Por Arturo Zárate Ruiz

Ciertamente hay límites a la propiedad privada. Se aplican inclusive a nuestro propio cuerpo. Somos sus guardianes, no sus dueños. Por tanto, no podemos hacer con éste lo que se nos dé la gana, por ejemplo, drogarnos a punto de pudrir nuestra mente y, en general, nuestra salud.

Eso no quiere decir que no convenga ni sea permisible la propiedad privada, inclusive de cosas externas a nuestro cuerpo. Como ocurre con éste, seríamos guardianes, no dueños caprichosos, de lo que tenemos.

Santo Tomás de Aquino nos lo explica: «La posesión de cosas externas es natural al hombre… este dominio natural del hombre sobre las demás criaturas, que es competente para el hombre con respecto a su razón en la que reside la imagen de Dios, se muestra en la creación del hombre (Génesis 1:26) con las palabras: “Hagamos al hombre a nuestra imagen y semejanza, y señoree sobre los peces del mar”, etc.» El Aquinate también señala: «Dos cosas son competentes al hombre respecto de las cosas exteriores. Uno es el poder de procurarlos y dispensarlos, y a este respecto es lícito al hombre poseer propiedades. Además, esto es necesario para la vida humana por tres razones. Primero, porque cada uno tiene más cuidado en procurar lo que es para él solo que lo que es común a muchos o a todos: ya que cada uno eludiría el trabajo y dejaría a otro lo que concierne a la comunidad, como sucede cuando hay un gran número de servidores. En segundo lugar, porque los asuntos humanos se conducen de manera más ordenada si cada hombre está encargado de cuidar él mismo de algo en particular, mientras que habría confusión si cada uno tuviera que cuidar de algo indeterminado. En tercer lugar, porque al hombre se le asegura un estado más pacífico si cada uno se contenta con lo suyo. De ahí que se observe que las riñas surgen con mayor frecuencia donde no hay división de las cosas poseídas».

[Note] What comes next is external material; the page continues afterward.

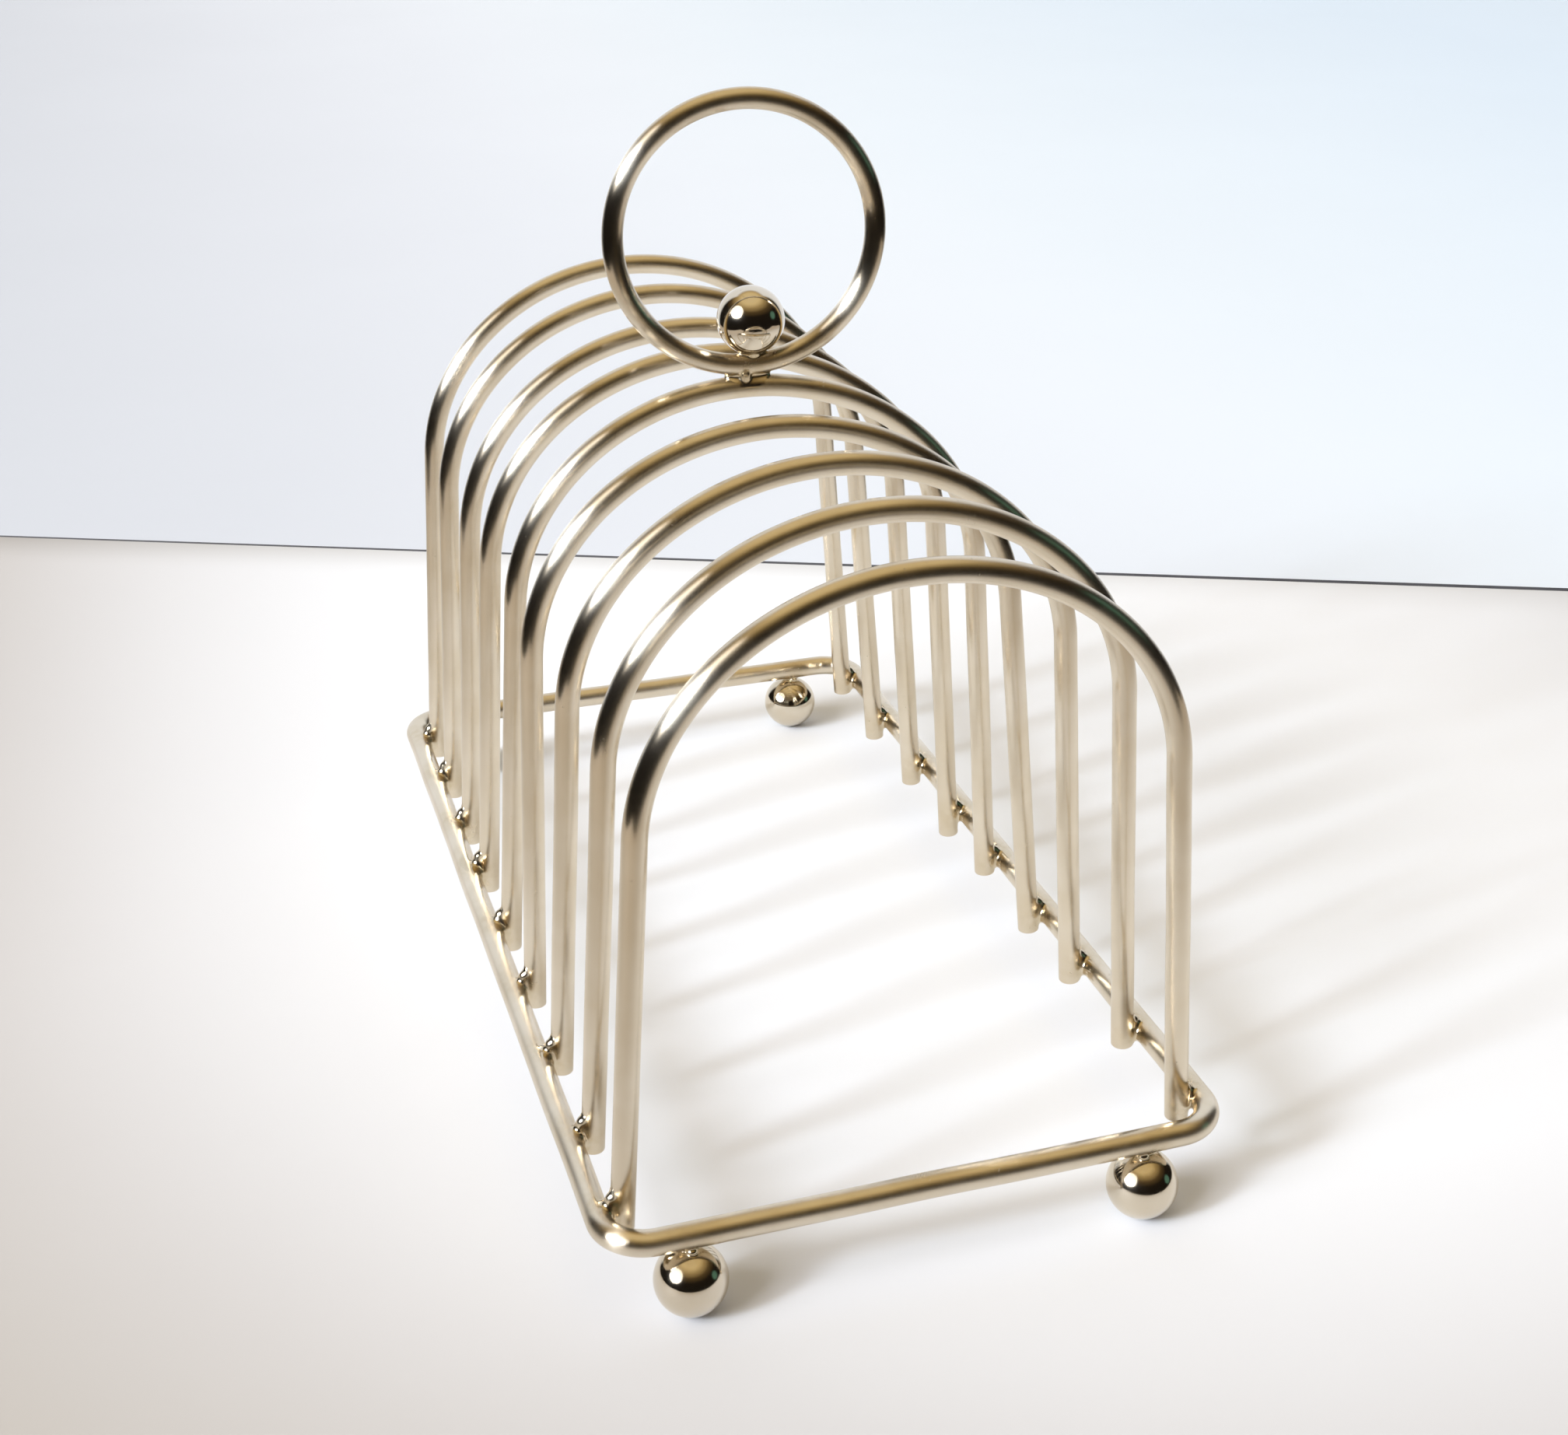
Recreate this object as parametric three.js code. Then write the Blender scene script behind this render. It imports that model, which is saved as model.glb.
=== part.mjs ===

Teólogos de la Escuela de Salamanca (siglo XVI) explicaron además que la propiedad privada facilitaba actividades muy concretas como el comercio, pues, en el intercambio de bienes, es necesario que quede claro qué es tuyo y qué es mío.

Como ya he anticipado, el gozar de una propiedad conlleva responsabilidades. El Catecismo lo explica: «La propiedad de un bien hace de su dueño un administrador de la providencia para hacerlo fructificar y comunicar sus beneficios a otros, ante todo a sus próximos. Los bienes de producción —materiales o inmateriales— como tierras o fábricas, profesiones o artes, requieren los cuidados de sus poseedores para que su fecundidad aproveche al mayor número de personas. Los poseedores de bienes de uso y consumo deben usarlos con templanza reservando la mejor parte al huésped, al enfermo, al pobre».

Pero la propiedad privada no ocurre siempre. Por ejemplo, en México no suele ser redituable para un empresario privado, ni suele interesarle, el invertir en la investigación en el área de las ciencias sociales. El conocimiento sobre lo que pasa en los grupos humanos es, sin embargo, muy importante para tomar las decisiones adecuadas. Por ello, el gobierno invierte en centros de investigación como en el que laboro. En cualquier caso, que el gobierno lo deba hacer tiene sus desventajas. El administrador público, a la hora de disponer del financiamiento gubernamental, sólo puede usarlo según especificaciones muy particulares. Si este dinero es para lápices, no puedo usarlo para comprar plumas, ni viceversa, aunque en este momento el dinero disponible pudiera servir mejor para comprar lo otro. No ocurre así en la empresa privada. Su dueño no tiene que hacer ningún trámite especial para reetiquetar el destino del financiamiento. El dinero es suyo y no tiene que explicarle a nadie ni justificar, digamos, al pueblo por qué compró plumas en vez de lápices. De allí que la empresa privada suela ser más flexible y dinámica. Si hay muchas, y no sólo una, como lo es el Estado, se permiten muchas iniciativas, esfuerzos y competencia. Esto, entre otras muchas razones, beneficia a todos. La Iglesia defiende así el principio de subsidiaridad: sólo el Estado se encargaría de lo que nadie más se preocupa de hacerlo, o de competencias que sólo a él corresponderían, por ejemplo, la seguridad pública.